## Records to process
______________________________

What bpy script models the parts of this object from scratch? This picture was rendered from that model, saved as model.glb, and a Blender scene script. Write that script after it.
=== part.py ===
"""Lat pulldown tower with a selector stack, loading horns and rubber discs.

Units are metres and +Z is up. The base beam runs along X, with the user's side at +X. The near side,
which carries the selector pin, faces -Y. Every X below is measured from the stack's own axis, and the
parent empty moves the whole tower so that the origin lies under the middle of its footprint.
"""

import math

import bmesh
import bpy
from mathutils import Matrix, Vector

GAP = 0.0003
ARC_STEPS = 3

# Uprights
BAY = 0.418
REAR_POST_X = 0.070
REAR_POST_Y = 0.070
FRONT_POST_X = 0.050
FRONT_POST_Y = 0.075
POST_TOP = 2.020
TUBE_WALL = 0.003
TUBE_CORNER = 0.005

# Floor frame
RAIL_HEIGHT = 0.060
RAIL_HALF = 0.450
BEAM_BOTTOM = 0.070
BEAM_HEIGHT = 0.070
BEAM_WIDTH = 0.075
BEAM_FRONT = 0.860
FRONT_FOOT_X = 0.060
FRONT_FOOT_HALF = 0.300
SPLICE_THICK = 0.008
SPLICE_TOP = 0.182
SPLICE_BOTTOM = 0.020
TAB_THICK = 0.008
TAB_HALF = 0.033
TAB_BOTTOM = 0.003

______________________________

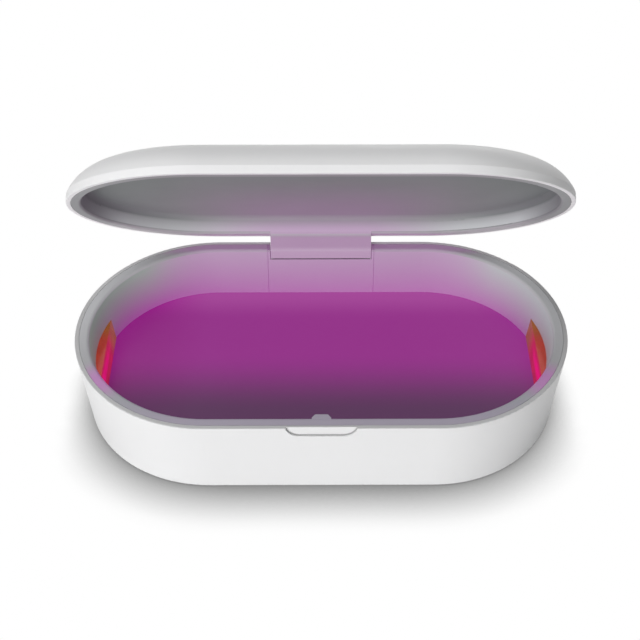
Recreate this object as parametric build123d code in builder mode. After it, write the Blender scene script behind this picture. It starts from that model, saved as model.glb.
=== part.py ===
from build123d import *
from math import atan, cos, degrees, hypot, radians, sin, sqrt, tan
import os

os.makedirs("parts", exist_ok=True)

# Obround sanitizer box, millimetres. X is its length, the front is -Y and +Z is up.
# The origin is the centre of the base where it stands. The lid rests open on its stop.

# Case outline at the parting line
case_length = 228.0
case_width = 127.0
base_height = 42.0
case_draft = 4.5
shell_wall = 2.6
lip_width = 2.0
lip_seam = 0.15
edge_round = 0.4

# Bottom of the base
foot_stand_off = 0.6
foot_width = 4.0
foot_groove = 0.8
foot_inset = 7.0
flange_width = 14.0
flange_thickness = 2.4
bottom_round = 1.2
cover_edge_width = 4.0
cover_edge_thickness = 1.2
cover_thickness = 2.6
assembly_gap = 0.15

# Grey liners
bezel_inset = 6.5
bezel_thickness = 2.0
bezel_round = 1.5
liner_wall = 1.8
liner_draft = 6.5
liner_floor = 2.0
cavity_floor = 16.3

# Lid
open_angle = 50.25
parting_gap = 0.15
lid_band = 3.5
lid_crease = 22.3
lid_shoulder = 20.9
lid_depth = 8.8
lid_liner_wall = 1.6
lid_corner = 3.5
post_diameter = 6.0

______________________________

## Exercise objective
Go through the listing above and list every line that has the word "parts".

## Exercise result
What bpy script models the parts of this object from scratch? This picture was rendered from that model, saved as model.glb, and a Blender scene script. Write that script after it.
os.makedirs("parts", exist_ok=True)